My neighborhood is the complete opposite... my neighbors are bums, stoop-sitters, and crackheads. And I think I prefer it to snobs... at least they're entertaining, and definitely not above sharing a couple beers!

Crashdummie said...

for better or worse huh? The city life that is. I like living in the city in theory, but in real life, it drives me insane - the noice, the stress. Honestly, i dont need to have 6 saloons 10 min walk from where i live...

Ones should never underestimate the power of th edark side... or 7eleven. maybe its the same thing? hmm

Z said...

While we DO have a nearby grocery store, I feel your pain - it is SUPER expensive. I tend to buy my groceries near work and lug 'em home...

Anonymous said...

I just stumbled upon your blog today and as I was reading this entry, I was all, "Gee, this sounds a lot like my neighbourhood". And then when you got to the part about Pottery Barn Kids and Meinhardt's I was all, "WELL THIS IS MY NEIGHBOURHOOD!"

Chances are, we live within a few blocks of one another. Or, I dare say, the same building. I doubt that though, because when I see people in the stairwell, I make a point of smiling and saying hello. I agree though, people in these parts are snotty. Try not to let it get to you.

Tonya said...

I LOVE the comments on the grocery store. Hilarious!!! I feel the same rage when people give me lectures on buying organic or go off on how much they love shopping at whole foods. Do you KNOW I'm unemployed???

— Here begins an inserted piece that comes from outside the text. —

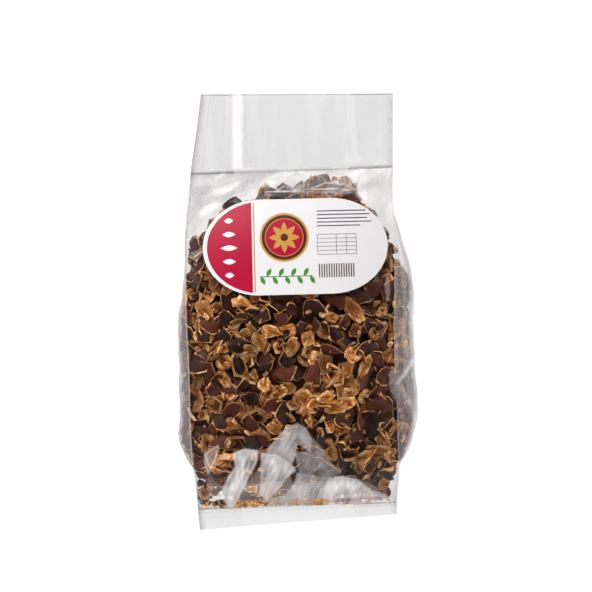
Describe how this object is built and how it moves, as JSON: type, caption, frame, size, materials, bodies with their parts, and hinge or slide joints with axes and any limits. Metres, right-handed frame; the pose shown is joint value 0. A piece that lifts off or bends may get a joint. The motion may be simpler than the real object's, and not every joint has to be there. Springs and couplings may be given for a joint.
{
  "type": "bag of chopped carob pods",
  "caption": "Clear side-gusset film bag, heat sealed at foot and head, filled with chopped carob pods, with an oval label on its front.",
  "frame": {"origin": "under the middle of the bag's box, on the surface that its back lies on", "axes": "+Z out of the front panel with the label, +Y from the welded foot to the head, +X to the right as the label is seen"},
  "size_m": [0.1691, 0.308, 0.0459],
  "materials": {
    "clear_film": "gloss",
    "carob": "satin",
    "label_paper": "satin"
  },
  "bodies": {
    "root": {"film_bag": "clear_film", "pod_pieces": "carob", "label": "label_paper"}
  },
  "joints": []
}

And did you have to take a academic entrance exam upon living in your unit? Just wondering how that girl knew she was smarter than everyone else.

And the people who never smile or say hello? drives me crazy!!! There was a guy at work who i would pass in the hall almost daily. I would look him dead in the eye, give a big fat smile, and say hello, and he gave me nothing...daily!!! After awhile I would get more and more exaggerated with my hellos, just to annoy him. Same thing, every day. Just don't get it!